Sum across all target segments for totals.
Step 6: Top-Down Sanity Check
Run a parallel top-down estimate:
TAM = Industry Revenue x Category Spending Rate
SAM = TAM x Segment Filter x Geographic Filter
Compare bottom-up vs top-down. If they differ by more than 3x, investigate:
- Bottom-up ARPC may be unrealistic
- Customer counts may be inflated
- Geographic scope may be misaligned
Report: Overestimate / Adequate / Underestimate with confidence level.
Output Format
Present results as three tables:
Table 1: ARPC Breakdown
| Segment | Type | Revenue Stream | Volume/Cust/Yr | Price | ARPC |
|---|
Table 2: Market Size
| Segment | Type | ARPC | TAM Customers | TAM ($) | SAM Customers | SAM Pen. | SAM ($) | SOM Pen. | SOM ($) |
|---|
Table 3: Sources & Assumptions
| Data Point | Value | Source | Notes |
|---|
End with a summary:
TAM: $XXM SAM: $XXM SOM: $XXM
Top-down check: [Adequate/Overestimate/Underestimate] (confidence: High/Med/Low)
Quality Checklist
Before finalizing, verify:
- All values in USD, annualized
- ARPC = Volume x Price (customer count NOT in ARPC)
- No segment overlap > 20%
- Customer counts from direct sources (not derived from market size)
- Each revenue stream calculated separately
- Adjacent segments have TAM only (no SAM/SOM in totals)
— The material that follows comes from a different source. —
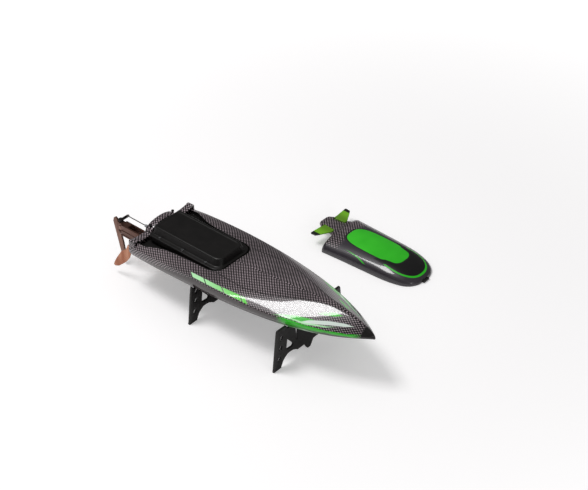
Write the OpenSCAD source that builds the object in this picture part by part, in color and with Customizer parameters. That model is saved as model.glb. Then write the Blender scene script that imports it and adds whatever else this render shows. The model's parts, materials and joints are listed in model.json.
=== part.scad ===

- Every number has a cited source
- Top-down sanity check completed
Example: B2B SaaS Expense Management
Business model: Seat-based subscription + transaction fee (hybrid)
Segments:
- Target: Mid-market companies (100-1,000 employees) in the US
- Adjacent: Enterprise (1,000+ employees) in the US
ARPC (Mid-market):
- Stream 1 (Subscription): 45 seats x $8/seat/mo x 12 = $4,320/yr
- Stream 2 (Transaction fee): 2,400 expense reports/yr x $1.50/report = $3,600/yr
- Total ARPC: $4,320 + $3,600 = $7,920/yr
Market size (Mid-market):
- TAM: 85,000 companies x $7,920 = $673M
- SAM: 42,000 companies x $7,920 x 80% = $266M
- SOM: 42,000 companies x $7,920 x 8% = $27M
Top-down check: US expense management software market ~$3.2B (Gartner 2025). Mid-market = ~25% = $800M. Bottom-up TAM of $673M is within range. Adequate (High confidence).